A partir de 2008 ou 2009, “tendo em vista a alta frequência das reuniões e a quantidade de pessoas presentes”, as reuniões do grupo de empresas participantes do esquema eram comandadas pelo “escalão operacional”. O grupo operava até por meio de mensagens de celular. “Os contatos anticompetitivos se davam, sobretudo, em reuniões presenciais, mas também houve conversas ao telefone e trocas de SMS.”
O “clube das 16” ficou completo com a chegada da Galvão Engenharia, segundo o Cade. “Em 2007, já faziam parte do clube pelo menos 15 empresas e, entre 2007/2008, a décima sexta empresa, Galvão Engenharia S/A, passou a fazer parte”, diz o documento. O Cade aponta ainda como integrantes do grupo Camargo Corrêa, Andrade Gutierrez, Norberto Odebrecht, Mendes Junior, MPE, Promon, Setal/SOG, Techint, UTC, OAS, Engevix, GDK, Iesa, Queiroz Galvão e Skanska.

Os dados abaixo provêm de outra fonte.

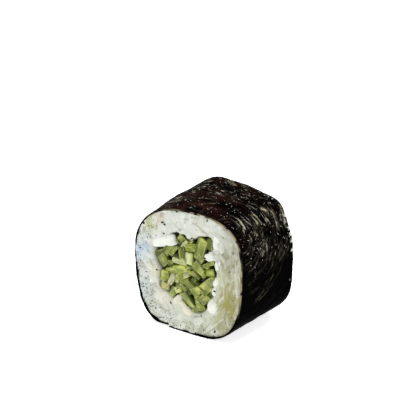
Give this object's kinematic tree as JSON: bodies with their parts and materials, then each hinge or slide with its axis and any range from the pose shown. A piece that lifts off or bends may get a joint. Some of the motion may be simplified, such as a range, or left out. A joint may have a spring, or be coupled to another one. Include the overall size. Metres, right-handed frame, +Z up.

Líderes. O acordo de leniência, que pode amenizar penas da Setal e de executivos ao fim da investigação do Cade em troca de colaboração, foi assinado também com nove pessoas físicas que assumiram estar “envolvidas nas condutas anticompetitivas” relatadas pela Setal – Alberto Jesus Padilia Lizondo, Augusto Ribeiro de Mendonça Neto, Dorian Luis Valeriano Zem, Francisco Vera Codina, Gabriel Aidar Abouchar, José Luis Fernandes, Marcos Pereira Berti, Maurício Mendonça Godoy e Roberto Ribeiro de Mendonça.
Duas dessas pessoas apontaram os líderes do cartel. “As empresas UTC, Queiroz Galvão e Odebrecht eram as principais articuladoras/coordenadoras das reuniões e do que seria discutido no clube das 16”, disseram. A Andrade Gutierrez divulgou nota na qual disse repudiar “ilações indevidas” feitas sem “qualquer tipo de prova”.
A Queiroz Galvão disse refutar “veementemente as alegações contidas no acordo de leniência” e afirma que “não atua no ramo de engenharia, construção e montagem industrial”.
Lista. Duque e Costa combinavam com as construtoras a composição de listas de empresas do cartel para disputar licitações da estatal. Empreiteiras e os diretores buscavam, assim, evitar “surpresa” nos certames. O acerto incluía a elaboração de planilhas de preços de referência e “tabelas contendo as informações sobre as obras anteriores que já tinham sido vencidas por cada uma das empresas”, além de “informações sobre obras futuras previstas”. O cartel divida as obras entre si.
Houve um racha em 2005 no “clube das 16”, dando origem a um “clube vip”, integrado pelas maiores empresas que fatiavam obras mais caras, como a Refinaria Abreu e Lima (PE) e o Comperj. Esse grupo mas passou a “exigir primazia” nas “grandes obras”, segundo o Cade.